For a given product, the price will be the same in all your stores, whether you are in Roubaix or Tarbes, in the mountains or by the sea, in the city center or in the suburbs. It will also be the same between your stores and your websites.
Advantages of unified pricing
The unified approach has the merit of simplicity. With a single price for each product, regardless of the channel, you simplify the implementation of your pricing strategy.
Imagine a brand that has to set prices for hundreds of thousands of items in several hundred different stores. This is a daunting task for pricers, especially when prices are constantly changing. Even with a dedicated solution, employees must check that everything is consistent and compliant.
With a unified strategy, the problem does not arise. The price is the same everywhere. There is only one price per product. Here, the issue is above all that this single price is the best possible price.
Unified pricing guarantees consistency of prices and price image. The prices in store, the prices online, the prices which appear in advertisements are identical, throughout the territory. Your pricing strategy is therefore simple and intelligible for your customers.
This is one of the reasons why the unified approach is often used by discount brands. They invest a significant part of their turnover in advertising and put price at the heart of their positioning.

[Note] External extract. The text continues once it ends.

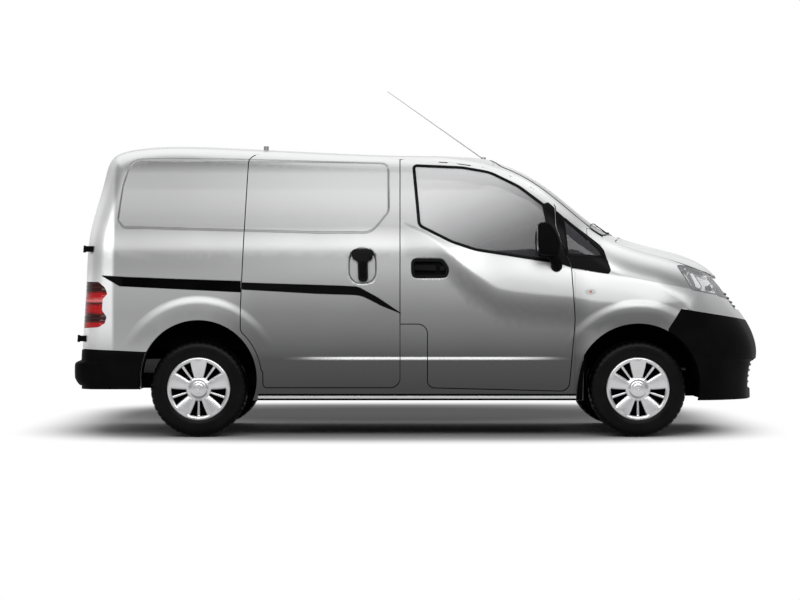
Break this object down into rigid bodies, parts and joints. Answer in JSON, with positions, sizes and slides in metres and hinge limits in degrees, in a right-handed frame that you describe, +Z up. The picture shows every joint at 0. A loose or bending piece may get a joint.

If the price image is distorted or inconsistent, this creates risks of friction in customer journeys. Conversely, a single pricing strategy is easier to communicate to customers.
Another advantage, unified pricing avoids competition between stores of the same brand. Customers are not likely to abandon one store to go to its cheaper counterpart a few kilometers away.
Disadvantages of unified pricing
While it provides simplicity and consistency, the unified strategy also has several disadvantages.
Firstly, it limits the company’s ability to adapt to different contexts.
Since the price is the same everywhere, there is no notion of adaptation to the population categories of the catchment area or their standard of living. The price will be the same for a disadvantaged population in a working-class neighborhood and for residents of nice neighborhoods.
In the same way, the prices charged do not take into account local competition. Whatever the structure of your competition, prices remain fixed. In fact, you are depriving yourself of a potential competitive lever.
Still along the same lines, stores cannot adjust their prices based on their logistics costs or operating costs. In certain stores, you therefore lose profitability opportunities that you could have benefited from with a differentiated strategy.
From an operational point of view, the single price is easier to manage. But the company must ensure that this pricing is competitive and profitable in all contexts, which requires in-depth analysis. With only one price per product to set, you have more time to work on range consistency and define the optimal price.
The differentiated pricing strategy
Definition
The differentiated strategy consists of setting different prices for the same product, depending on the channel, location or type of stores concerned.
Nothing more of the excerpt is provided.